Although some jurisdictions have declined to apply the fiduciary exception to attorney work product, the argument that the fiduciary exception does not apply to the work product doctrine has been rejected in this jurisdiction. See Cobell, 213 F.R.D. at 10-15; Everett, 165 F.R.D. at 5. But see see Koenig v. Int'l Sys. & Controls Corp. Sec. Litig. (In re Int'l Sys. & Controls Corp. Sec. Litig.), 693 F.2d 1235, 1239-40 (5th Cir. 1982) (declining to extend fiduciary exception analysis to work product doctrine). The court in Cobell recognized that other jurisdictions had drawn a distinction between the two privileges. The court noted that those jurisdictions applying such a distinction did so in the shareholder derivative context, and expressly declined to extend that distinction to the trustee-beneficiary context. 213 F.R.D. at 12 n.5; see also Washington-Baltimore, 543 F. Supp. at 909 n.5 ("In a trustee relationship, on the other hand, there exists no legitimate need for a trustee to shield his actions from those whom he is obligated to serve.").
Plaintiffs in this case are Plan beneficiaries seeking attorney work product prepared in the course of representation of Plan fiduciaries who were acting on behalf of, and owed duties to, the beneficiaries.
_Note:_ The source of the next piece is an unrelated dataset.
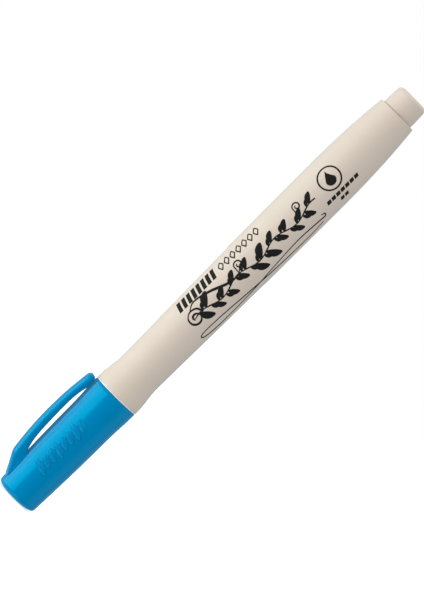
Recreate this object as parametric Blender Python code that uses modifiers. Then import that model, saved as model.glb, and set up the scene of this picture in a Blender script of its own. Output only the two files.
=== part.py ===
"""A capped brush marker for lettering, standing on the flat end of its cap.

The cap stands on the ground plane with the pen pushed down into it, so +Z runs from the cap's closed
end to the tail. The clip is on the -X side. Every piece but the clip is turned about the Z axis.
Run with: blender --background --python part.py
"""

from math import cos, hypot, pi, radians, sin, sqrt, tan

import bmesh
import bpy
from mathutils import Matrix, Vector

MM = 0.001

# How finely round shapes are cut.
TURN_STEPS = 40
CURVE_STEPS = 8
CORNER_STEPS = 4
CAP_BODY_STEPS = 4
CLIP_STEPS = 26

# Gaps between pieces.
SEAT_GAP = 0.3 * MM  # between two faces that rest on each other
FIT_GAP = 0.2 * MM  # all round a piece in the bore that holds it

# Cap: a cup with its closed end down.
CAP_HEIGHT = 35.2 * MM
CAP_END_RADIUS = 5.62 * MM  # where the rounding of its end meets its side
CAP_BODY_RADIUS = 6.18 * MM
CAP_MOUTH_RADIUS = 6.48 * MM
CAP_FLARE_HEIGHT = 9.5 * MM
CAP_CORNER_RADIUS = 1.1 * MM
CAP_CORNER_HEIGHT = 1.5 * MM  # of the corner's centre
CAP_END_SLOPE = 18  # degrees, how steeply its end rises from the flat that it stands on
CAP_FLOOR = 1.7 * MM
CAP_WALL = 0.96 * MM  # round the inner cap, at its thinnest
CAP_MOUTH_WALL = 1.25 * MM
CAP_EDGE = 0.18 * MM

# Clip: a bowed strap that springs from the cap near its closed end. Its root is one with the cap.
CLIP_WIDTH = 4.2 * MM
CLIP_ROOT_HEIGHT = 2.75 * MM  # where its ramp leaves the cap
CLIP_RAMP_ANGLE = radians(29)
CLIP_SHOULDER_RADIUS = 8.5 * MM  # from the pen's axis to its outer face, at the top of the ramp
CLIP_TIP_THICKNESS = 1.85 * MM
CLIP_BOW = 0.95 * MM  # how far its outer face's middle stands out from a straight line
CLIP_EDGE = 0.6 * MM
CLIP_BELOW_MOUTH = 0.3 * MM
CLIP_ROOT_LENGTH = 8.15 * MM  # from where the ramp starts to where the gap over the cap opens
CLIP_FOOT_LENGTH = 2.5 * MM  # how much of its inner face lies along the cap, next to the rounded tip
CLIP_GAP = 1.0 * MM  # what the gap adds, at its middle, to the space between strap and cap
CLIP_SPLIT_BELOW_GAP = 1.2 * MM  # from the end of the root to where the gap opens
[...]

Where beneficiaries take an adversarial position against a trustee and argue a breach of fiduciary duty, the law in this jurisdiction, as well as others, is clear that the beneficiaries are entitled to the work product of their former counsel. Accordingly, the magistrate judge's determination that "the work product privilege was properly invoked" because the fiduciaries did not receive the documents was clear error.
For the foregoing reasons, Plaintiff's Motion for Reconsideration [Dkt. No. 82] is granted.
An Order will issue with this Memorandum Opinion.